The single biggest constant-factor win is reserving the hash map to size √m up front and computing giant steps incrementally (gi = gi * G) rather than re-exponentiating.


Best Practices

  • Pick one decomposition (Form A i·n − j or Form B i·n + j) and keep the baby/giant formulas consistent with it.
  • Use Form A when you want to avoid the inverse; use Form B (the textbook form) when gcd(a, m) = 1 is guaranteed.
  • Always check gcd(a, m) if the modulus may be composite; fall back to the general-modulus reduction.
  • Return the smallest x by storing the smallest j and taking the first giant-step hit; document if "any x" is acceptable instead.
  • Reserve the map to √m and reduce mod m after every multiply.
  • Test against the brute-force oracle on random small (a, b, m) — including unsolvable cases that must return -1.

Visual Animation

See animation.html for an interactive view.

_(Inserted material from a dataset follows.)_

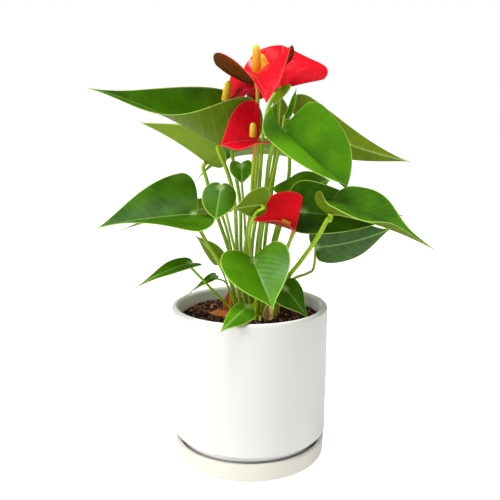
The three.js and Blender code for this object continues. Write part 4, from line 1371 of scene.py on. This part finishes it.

The middle-level relevant highlights: - The baby-step table filling with j → a^{j} (Form B) or b·a^{j} (Form A). - Giant steps b·(a^{-n})^{i} (Form B) probing the table for a collision. - The collision cell lighting up and the reconstruction x = i·n + j. - Editable a, b, m so you can watch the two √m phases on different inputs.


Summary

BSGS solves a^x ≡ b (mod m) in O(√m) time and space by splitting x into a coarse and a fine part — either x = i·n − j (Form A, giant step (a^n)^i, no inverse) or x = i·n + j (Form B, giant step b·(a^{-n})^i, needs a^{-n}). The hash map of baby steps is what collapses the √m × √m cross-check into O(√m): store one half, stream the other. A general modulus with gcd(a, m) > 1 is handled by peeling common factors (dividing a, b, m by g and adding 1 to the answer per peel) until the base is coprime, then running ordinary BSGS. The smallest solution comes from keeping the smallest j and taking the first giant-step collision, remembering that solutions repeat with the order of a. Among alternatives, BSGS is the deterministic O(√m)-memory choice; Pollard's rho matches its time with O(1) memory (randomized), and Pohlig-Hellman wins when the order of a is smooth. Master the decomposition, the map, and the coprime reduction, and you can apply discrete log to any modulus within memory reach.